Hacker News new | ask | show | jobs
by Banana699 1688 days ago
You're right, PyPy _used_ to base it's wizardry on PE (I don't know if it's Futurama or not, that's honestly the first time I hear of that term), but now they are using something called meta-tracing JIT, where, instead of JIT-tracing the program that your language's source describes, they JIT-trace your interepreter while it's running your language's source.

The extremly cool and awesome thing about this is that this is effectively a general purpsoe JIT, one JIT to rule all interpreted languages that could ever be written. There is nothing specific about Python in the toolchain. For _Any_ interpreted language:

- You write only your naive-but-readable interpreter in Rpython, a restricted subset of python that tries to preserve the readability but ditch the dynamic madness. (This is not python, this is an entirely different language. It just happens that every valid Rpython program is also a valid Python program. There is nothing special about Rpython here either, they could have theoretically picked any readable language to write your naive interpreter in, but they chose Rpython)
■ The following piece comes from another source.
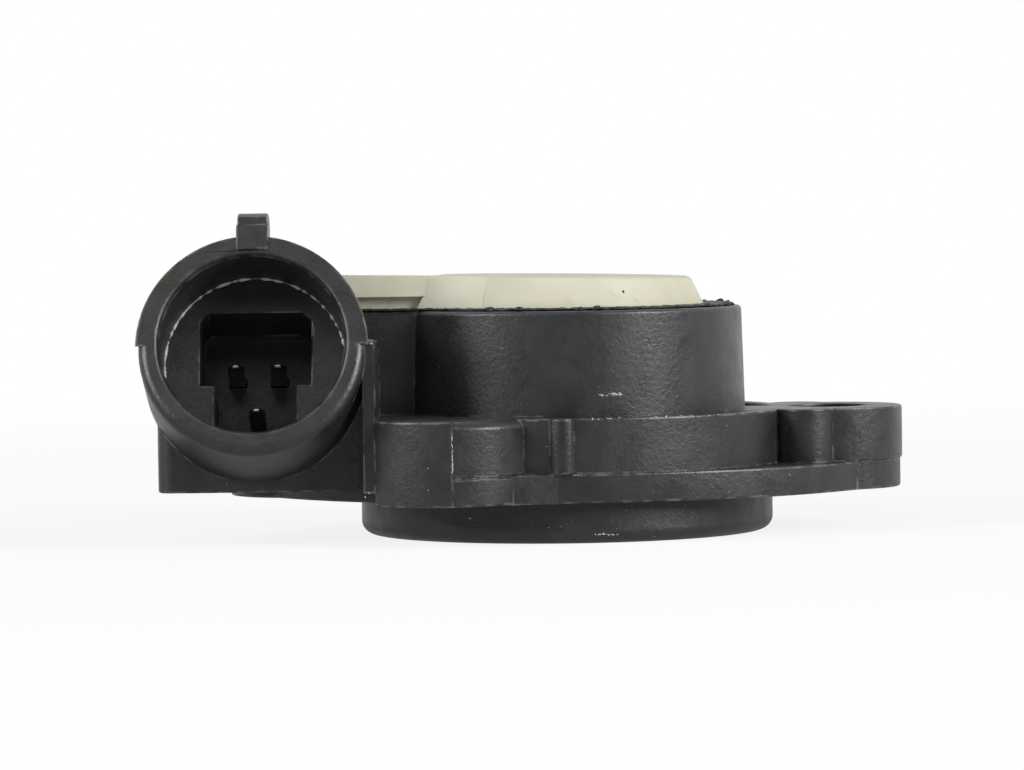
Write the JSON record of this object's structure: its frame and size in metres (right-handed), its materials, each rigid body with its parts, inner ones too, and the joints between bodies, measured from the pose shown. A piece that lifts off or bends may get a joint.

- The compilation pipeline produces two things: an exectuable image of your naive interpreter*, and a bytecode image for the general-purpose JITer.

- Normally, it's the executable image of your interpreter that runs your language's programs, but once it detects a user-program-level loop (e.g. because it has encountered a backward jump.), it invokes the supporting runtime (the general-purpose JITer) and delegates to the bytecode version of itself.
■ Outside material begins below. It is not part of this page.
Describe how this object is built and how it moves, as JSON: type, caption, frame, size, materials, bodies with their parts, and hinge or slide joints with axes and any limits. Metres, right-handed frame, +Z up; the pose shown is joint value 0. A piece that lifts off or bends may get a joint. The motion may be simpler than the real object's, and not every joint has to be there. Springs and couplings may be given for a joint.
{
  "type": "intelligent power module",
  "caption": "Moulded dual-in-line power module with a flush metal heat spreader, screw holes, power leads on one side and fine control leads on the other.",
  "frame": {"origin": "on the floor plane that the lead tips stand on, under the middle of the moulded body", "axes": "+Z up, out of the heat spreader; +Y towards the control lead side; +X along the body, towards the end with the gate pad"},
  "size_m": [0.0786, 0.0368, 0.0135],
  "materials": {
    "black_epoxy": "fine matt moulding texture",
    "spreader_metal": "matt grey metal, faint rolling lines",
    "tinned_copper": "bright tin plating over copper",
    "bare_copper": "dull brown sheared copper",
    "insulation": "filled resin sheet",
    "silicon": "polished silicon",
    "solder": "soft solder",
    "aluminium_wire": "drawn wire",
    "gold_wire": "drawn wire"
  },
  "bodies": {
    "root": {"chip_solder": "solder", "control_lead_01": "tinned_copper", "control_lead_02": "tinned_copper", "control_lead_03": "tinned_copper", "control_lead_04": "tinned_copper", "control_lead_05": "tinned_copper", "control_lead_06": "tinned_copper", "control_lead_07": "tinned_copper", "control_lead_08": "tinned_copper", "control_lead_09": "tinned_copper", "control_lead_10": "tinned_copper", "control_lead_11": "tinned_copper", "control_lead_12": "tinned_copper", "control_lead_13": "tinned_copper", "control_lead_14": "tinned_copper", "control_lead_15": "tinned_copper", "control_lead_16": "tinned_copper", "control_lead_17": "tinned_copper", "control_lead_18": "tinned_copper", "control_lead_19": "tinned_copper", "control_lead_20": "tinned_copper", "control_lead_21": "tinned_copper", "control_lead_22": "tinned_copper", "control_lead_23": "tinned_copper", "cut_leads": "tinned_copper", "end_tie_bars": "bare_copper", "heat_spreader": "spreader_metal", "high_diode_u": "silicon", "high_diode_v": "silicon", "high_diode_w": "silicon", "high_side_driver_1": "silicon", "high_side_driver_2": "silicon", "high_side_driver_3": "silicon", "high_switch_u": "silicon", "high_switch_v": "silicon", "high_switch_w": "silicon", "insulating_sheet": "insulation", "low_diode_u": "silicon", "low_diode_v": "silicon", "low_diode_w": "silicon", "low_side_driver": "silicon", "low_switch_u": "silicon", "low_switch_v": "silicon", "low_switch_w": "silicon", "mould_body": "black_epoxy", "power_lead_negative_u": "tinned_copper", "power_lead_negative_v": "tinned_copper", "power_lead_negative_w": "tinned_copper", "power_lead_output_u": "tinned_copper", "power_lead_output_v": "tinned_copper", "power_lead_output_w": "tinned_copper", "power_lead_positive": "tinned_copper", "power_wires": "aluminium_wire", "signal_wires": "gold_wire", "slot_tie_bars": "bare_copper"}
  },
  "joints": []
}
- The GP JITer starts tracing the bytecode image of your interpreter (which, remember, is itself executing the user-level program the whole time), once it detects that the user-level loop is done, it says so. Now the general-purpsoe JITer has a record of all the operations that your interpreter executed while it was running the user-level path, which is the same as {all the operations that the user-level path executed} (minus all the interpreter-specific operations, which the GP JITer also knows about because this info is contained in the bytecode)

- The GP JITer treats the execution record as any other JIT, it produces an optimised native version from it, and bingo!, you got yourself a native image of that user-level loop.

- The original interpreter, the executable, now goes back into the picture. It puts that native version of the loop in its pocket, ready for the next time it encounteres the loop.

It's so f*ing cool, that's why their logo is a snake eating itself: there's so much meta shenanigans going on. Their implementation of Python is merely the application, it's the amazing toolchain they built to build it that is the real treasure.

*: One of the steps in creating the exectuable is, I kid you not, is running the standard Cpython interpreter on your Rpython source (as it's valid python), waiting for interpreter to do it's expensive startup, then freezing the whole enviroment it produced to package it with the executable. This couldn't be done to speed up normal Python because its extremly dynamic nature messes with this.*